- YOUR GOAL -
Copy every line that mentions the word "members".

- STORED DATA -
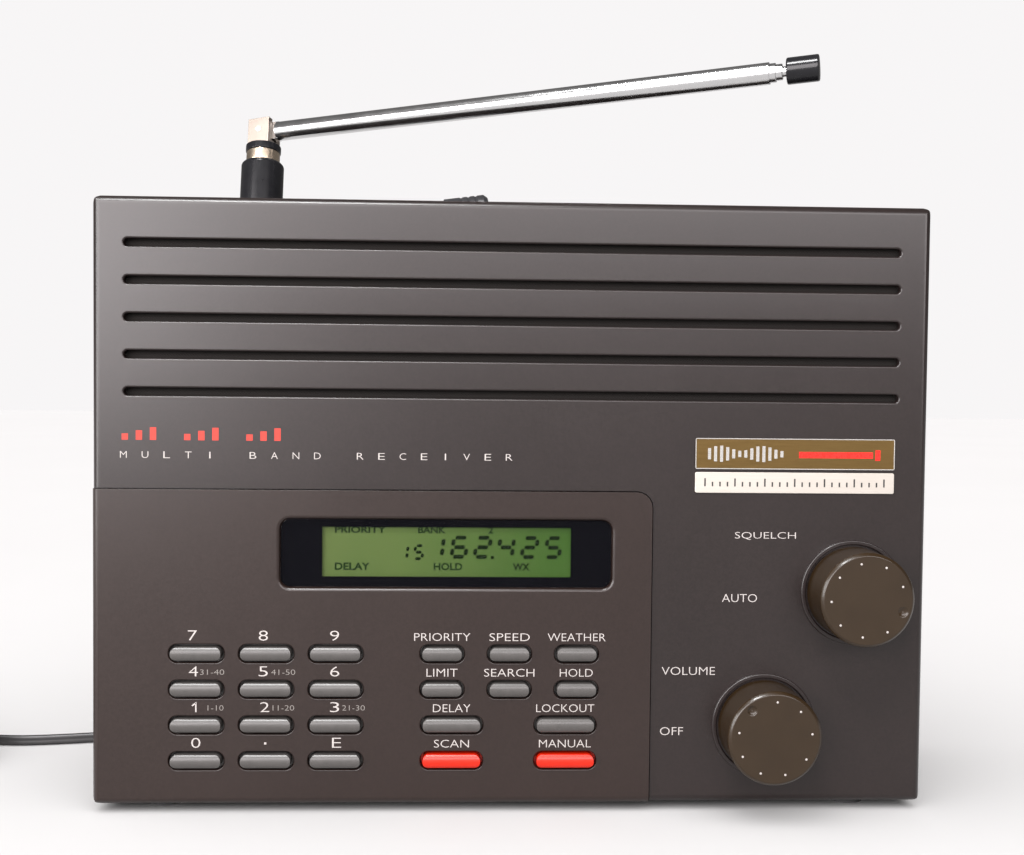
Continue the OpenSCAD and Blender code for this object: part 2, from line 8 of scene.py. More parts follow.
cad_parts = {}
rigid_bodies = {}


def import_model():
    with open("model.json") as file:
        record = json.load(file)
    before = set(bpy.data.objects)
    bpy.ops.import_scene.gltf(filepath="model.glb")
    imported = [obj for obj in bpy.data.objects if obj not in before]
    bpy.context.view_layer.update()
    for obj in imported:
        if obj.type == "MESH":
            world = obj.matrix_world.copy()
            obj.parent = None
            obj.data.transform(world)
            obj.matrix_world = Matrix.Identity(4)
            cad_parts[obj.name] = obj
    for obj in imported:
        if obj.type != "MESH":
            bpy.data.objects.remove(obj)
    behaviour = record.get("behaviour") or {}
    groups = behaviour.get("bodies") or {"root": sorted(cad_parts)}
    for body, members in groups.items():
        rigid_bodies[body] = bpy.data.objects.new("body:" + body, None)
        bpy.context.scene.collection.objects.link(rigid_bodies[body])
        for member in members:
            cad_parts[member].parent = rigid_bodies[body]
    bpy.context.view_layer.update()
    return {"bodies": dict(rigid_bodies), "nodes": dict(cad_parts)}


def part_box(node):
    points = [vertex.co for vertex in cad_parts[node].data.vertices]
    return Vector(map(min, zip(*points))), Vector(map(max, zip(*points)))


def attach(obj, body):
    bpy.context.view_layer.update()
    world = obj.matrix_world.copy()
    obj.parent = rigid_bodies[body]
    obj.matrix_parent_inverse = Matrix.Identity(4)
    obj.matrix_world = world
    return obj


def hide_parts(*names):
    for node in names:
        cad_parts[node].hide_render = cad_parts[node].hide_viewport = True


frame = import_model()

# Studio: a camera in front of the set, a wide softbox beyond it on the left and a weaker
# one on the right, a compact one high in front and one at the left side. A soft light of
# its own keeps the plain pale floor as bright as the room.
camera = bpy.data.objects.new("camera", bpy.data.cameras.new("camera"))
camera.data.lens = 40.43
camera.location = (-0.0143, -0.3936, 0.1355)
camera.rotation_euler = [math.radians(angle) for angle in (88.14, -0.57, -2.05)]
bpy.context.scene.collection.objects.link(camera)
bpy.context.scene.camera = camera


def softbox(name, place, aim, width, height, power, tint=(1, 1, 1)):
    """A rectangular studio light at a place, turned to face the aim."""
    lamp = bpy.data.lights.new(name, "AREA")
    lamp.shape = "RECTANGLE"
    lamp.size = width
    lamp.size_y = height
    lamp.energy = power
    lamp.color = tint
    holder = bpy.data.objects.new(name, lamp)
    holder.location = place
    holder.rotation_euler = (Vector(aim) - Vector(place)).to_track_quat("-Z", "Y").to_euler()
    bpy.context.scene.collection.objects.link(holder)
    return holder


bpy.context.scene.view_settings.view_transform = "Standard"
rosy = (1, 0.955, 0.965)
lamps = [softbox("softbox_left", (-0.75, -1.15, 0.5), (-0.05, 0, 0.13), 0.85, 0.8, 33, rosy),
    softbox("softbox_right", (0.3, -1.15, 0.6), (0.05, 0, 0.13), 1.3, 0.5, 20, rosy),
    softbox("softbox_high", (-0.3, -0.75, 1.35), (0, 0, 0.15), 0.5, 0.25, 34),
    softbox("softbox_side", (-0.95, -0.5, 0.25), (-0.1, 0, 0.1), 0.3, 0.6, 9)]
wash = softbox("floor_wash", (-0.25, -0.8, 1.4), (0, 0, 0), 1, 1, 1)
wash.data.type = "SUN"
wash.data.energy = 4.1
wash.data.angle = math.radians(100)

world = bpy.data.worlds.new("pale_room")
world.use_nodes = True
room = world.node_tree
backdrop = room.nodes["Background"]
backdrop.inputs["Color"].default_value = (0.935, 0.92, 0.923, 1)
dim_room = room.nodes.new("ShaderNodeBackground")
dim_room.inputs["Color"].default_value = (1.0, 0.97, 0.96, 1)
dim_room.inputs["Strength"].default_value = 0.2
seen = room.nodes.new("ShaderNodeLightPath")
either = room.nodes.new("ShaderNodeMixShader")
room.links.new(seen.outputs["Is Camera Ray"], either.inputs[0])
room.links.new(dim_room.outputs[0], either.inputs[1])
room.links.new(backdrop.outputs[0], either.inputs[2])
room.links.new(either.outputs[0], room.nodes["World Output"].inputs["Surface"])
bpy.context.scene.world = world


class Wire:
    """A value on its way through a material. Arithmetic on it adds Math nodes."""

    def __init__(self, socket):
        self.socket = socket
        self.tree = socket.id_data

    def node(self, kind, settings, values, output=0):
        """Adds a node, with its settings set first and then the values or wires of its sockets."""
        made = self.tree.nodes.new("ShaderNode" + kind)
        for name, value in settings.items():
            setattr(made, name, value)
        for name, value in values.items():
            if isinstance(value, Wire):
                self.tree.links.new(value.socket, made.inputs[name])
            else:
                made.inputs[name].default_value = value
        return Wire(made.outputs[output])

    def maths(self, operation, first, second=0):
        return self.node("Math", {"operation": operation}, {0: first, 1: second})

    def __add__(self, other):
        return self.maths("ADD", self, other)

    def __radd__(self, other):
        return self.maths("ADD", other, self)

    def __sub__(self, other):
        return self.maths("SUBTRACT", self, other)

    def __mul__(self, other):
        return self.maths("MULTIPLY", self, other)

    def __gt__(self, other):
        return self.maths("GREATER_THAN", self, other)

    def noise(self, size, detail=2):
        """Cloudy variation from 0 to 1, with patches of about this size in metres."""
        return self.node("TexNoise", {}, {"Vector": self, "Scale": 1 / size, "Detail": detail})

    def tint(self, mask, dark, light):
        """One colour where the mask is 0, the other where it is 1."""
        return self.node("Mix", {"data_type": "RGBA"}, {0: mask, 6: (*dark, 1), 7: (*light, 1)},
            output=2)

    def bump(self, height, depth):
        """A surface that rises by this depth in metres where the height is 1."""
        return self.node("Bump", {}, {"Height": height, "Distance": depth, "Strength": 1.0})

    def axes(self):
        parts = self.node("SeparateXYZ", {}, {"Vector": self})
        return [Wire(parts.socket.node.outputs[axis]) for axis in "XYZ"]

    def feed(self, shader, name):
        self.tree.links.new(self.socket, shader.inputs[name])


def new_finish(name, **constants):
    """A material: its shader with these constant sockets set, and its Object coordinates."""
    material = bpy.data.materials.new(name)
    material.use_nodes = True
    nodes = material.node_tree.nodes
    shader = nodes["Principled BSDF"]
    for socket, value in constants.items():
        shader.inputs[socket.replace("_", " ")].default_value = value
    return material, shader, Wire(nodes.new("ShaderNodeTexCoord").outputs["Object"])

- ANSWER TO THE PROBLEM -
    for body, members in groups.items():
        for member in members:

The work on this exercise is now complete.